DATASET RECORDS:
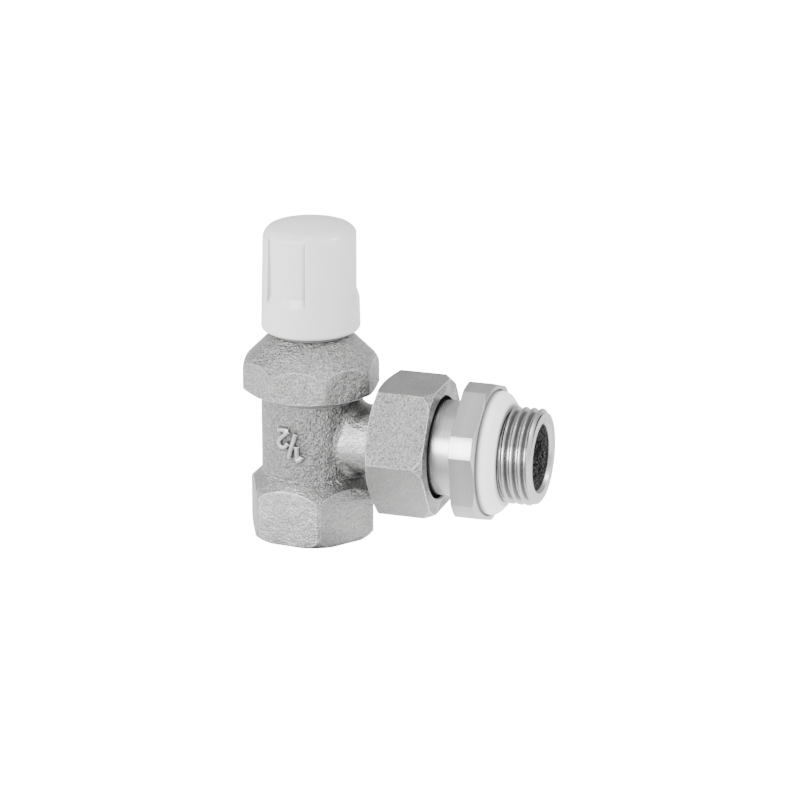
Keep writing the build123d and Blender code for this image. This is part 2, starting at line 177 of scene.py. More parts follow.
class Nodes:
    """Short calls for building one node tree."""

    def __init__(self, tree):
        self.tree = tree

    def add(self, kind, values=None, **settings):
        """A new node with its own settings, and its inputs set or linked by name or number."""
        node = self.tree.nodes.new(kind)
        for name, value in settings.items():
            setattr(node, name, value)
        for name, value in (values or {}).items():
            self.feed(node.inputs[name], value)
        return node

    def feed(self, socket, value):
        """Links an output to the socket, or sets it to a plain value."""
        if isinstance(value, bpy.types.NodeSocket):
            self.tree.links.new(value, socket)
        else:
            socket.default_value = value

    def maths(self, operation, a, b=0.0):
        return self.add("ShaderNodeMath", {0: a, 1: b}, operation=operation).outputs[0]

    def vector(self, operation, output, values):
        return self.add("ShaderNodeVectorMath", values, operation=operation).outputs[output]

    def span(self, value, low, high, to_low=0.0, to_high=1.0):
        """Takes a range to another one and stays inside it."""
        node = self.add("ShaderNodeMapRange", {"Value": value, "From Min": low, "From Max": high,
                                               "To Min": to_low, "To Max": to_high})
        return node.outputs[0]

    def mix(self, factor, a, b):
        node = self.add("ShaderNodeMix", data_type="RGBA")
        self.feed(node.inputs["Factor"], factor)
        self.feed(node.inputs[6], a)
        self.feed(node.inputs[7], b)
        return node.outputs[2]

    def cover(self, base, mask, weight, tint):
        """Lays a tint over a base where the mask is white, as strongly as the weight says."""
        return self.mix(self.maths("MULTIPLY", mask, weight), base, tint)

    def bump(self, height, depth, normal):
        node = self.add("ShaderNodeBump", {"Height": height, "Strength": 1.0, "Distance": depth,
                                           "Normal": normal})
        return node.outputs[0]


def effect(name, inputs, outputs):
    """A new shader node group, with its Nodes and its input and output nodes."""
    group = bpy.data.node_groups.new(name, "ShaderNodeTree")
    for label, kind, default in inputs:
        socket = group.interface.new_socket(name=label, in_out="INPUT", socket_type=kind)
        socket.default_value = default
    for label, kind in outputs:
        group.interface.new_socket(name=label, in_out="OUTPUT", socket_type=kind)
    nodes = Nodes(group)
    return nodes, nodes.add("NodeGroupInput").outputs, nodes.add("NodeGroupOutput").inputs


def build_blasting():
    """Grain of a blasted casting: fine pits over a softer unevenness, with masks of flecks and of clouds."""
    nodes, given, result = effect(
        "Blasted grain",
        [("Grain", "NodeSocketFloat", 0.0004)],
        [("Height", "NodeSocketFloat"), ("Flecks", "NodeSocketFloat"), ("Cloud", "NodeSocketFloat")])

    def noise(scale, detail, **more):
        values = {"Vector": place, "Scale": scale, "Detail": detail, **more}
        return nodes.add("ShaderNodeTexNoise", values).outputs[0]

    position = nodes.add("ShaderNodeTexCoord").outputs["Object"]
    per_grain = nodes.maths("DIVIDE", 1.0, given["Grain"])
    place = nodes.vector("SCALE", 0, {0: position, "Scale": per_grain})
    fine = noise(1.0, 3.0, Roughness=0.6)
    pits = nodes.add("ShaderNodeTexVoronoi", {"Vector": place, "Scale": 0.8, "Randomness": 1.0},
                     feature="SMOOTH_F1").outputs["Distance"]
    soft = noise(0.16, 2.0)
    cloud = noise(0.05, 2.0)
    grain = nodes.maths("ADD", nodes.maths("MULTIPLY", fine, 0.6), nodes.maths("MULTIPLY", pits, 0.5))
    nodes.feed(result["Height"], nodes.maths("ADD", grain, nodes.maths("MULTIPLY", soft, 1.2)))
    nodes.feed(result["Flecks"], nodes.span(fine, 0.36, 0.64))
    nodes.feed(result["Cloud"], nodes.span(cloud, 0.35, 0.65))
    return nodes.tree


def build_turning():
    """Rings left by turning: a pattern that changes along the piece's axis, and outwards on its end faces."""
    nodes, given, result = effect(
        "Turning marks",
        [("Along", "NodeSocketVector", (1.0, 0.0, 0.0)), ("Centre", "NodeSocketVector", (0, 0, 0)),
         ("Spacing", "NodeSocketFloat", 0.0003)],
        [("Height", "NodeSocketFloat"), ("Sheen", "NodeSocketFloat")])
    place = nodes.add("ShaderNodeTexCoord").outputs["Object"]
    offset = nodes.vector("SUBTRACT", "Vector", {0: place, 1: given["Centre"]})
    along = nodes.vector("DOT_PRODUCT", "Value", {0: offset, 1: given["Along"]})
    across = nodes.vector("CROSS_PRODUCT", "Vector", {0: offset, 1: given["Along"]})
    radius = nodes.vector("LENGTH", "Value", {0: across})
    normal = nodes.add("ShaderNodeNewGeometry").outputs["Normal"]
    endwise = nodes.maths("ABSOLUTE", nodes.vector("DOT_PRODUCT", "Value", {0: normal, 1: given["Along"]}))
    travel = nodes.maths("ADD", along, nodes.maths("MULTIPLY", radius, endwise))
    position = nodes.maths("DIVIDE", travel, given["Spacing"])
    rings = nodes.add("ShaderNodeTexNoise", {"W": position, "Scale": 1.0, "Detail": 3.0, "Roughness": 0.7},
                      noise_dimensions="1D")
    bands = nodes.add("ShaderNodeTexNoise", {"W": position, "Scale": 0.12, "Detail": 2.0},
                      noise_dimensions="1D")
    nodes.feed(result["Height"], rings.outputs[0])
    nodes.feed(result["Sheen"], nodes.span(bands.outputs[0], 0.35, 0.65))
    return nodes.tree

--

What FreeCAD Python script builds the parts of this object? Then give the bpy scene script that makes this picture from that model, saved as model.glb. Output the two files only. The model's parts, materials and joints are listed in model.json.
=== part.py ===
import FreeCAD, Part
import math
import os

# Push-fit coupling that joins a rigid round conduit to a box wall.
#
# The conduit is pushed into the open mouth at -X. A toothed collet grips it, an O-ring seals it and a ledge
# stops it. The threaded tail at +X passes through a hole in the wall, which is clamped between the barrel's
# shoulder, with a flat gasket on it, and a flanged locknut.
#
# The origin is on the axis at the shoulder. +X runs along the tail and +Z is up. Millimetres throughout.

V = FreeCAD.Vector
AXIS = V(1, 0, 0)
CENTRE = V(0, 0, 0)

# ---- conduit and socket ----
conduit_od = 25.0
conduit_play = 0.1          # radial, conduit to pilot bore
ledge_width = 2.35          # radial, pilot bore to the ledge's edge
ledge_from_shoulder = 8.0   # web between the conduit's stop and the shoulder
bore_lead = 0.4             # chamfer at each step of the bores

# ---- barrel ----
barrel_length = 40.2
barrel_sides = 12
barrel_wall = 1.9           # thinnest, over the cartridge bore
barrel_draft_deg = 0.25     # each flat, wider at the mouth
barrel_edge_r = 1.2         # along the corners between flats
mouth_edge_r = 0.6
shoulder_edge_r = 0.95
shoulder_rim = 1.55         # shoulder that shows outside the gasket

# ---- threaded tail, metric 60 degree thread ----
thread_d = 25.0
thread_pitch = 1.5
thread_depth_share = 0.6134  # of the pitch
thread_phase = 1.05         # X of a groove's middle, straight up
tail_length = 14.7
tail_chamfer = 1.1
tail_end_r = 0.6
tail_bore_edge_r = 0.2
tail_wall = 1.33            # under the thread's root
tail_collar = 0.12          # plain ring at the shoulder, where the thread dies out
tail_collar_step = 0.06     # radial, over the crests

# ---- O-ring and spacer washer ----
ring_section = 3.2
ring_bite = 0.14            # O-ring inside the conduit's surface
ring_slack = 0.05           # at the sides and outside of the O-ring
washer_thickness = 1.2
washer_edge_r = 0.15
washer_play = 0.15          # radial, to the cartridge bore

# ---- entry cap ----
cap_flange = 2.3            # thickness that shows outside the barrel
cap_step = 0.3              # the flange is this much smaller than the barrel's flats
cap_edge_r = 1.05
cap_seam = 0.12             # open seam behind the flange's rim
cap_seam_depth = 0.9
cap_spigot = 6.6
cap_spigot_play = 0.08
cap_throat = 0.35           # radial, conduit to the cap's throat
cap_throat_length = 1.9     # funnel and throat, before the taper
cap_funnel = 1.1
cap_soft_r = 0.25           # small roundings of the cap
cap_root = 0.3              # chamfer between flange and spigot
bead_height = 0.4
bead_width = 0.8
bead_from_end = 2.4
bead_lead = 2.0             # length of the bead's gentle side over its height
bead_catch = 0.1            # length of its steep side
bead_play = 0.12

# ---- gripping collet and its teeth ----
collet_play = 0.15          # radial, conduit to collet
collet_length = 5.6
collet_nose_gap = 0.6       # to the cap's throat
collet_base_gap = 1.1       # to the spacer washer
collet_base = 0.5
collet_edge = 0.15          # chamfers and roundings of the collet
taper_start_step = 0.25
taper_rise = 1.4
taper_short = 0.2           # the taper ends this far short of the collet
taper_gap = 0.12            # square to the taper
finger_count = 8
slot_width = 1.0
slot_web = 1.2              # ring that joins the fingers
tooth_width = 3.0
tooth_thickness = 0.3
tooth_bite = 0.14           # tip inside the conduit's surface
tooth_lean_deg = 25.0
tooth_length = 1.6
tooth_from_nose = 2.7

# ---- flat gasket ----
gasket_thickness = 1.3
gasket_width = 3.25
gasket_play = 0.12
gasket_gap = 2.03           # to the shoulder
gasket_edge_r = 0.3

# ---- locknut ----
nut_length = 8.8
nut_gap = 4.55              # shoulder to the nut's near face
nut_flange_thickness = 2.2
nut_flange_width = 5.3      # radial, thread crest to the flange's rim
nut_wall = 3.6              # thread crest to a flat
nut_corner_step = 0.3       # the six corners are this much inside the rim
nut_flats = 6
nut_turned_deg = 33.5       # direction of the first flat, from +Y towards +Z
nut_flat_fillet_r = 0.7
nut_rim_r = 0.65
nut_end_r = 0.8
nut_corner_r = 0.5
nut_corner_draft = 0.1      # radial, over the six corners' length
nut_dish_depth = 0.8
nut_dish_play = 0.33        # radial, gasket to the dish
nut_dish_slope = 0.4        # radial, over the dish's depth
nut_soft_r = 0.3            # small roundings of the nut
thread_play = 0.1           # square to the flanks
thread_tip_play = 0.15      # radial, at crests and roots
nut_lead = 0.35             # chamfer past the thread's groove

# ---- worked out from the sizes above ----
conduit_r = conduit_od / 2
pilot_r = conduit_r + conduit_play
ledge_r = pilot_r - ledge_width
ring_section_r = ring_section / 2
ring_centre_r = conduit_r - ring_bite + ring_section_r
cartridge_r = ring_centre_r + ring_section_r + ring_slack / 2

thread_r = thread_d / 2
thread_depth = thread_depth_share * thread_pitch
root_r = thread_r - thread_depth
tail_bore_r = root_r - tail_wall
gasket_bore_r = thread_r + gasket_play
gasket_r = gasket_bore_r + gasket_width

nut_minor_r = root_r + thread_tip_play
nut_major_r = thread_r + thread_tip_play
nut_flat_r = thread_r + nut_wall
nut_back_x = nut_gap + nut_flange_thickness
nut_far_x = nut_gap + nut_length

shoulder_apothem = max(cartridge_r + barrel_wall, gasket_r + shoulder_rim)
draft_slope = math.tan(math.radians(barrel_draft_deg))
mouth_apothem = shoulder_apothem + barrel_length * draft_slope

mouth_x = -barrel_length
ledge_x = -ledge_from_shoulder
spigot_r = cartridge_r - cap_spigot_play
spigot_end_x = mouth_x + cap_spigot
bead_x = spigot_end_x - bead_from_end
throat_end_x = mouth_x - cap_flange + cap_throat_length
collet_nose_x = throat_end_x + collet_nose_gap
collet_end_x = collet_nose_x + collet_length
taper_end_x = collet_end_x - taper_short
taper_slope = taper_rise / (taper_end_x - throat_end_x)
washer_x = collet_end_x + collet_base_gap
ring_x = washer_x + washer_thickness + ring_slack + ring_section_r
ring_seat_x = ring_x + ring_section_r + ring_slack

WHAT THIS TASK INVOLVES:
Extract and reproduce exactly the lines opening with the line containing "Keep writing the" and closing with the line containing "self.tree = tree", inclusive.

RESULT:
Keep writing the build123d and Blender code for this image. This is part 2, starting at line 177 of scene.py. More parts follow.
class Nodes:
    """Short calls for building one node tree."""

    def __init__(self, tree):
        self.tree = tree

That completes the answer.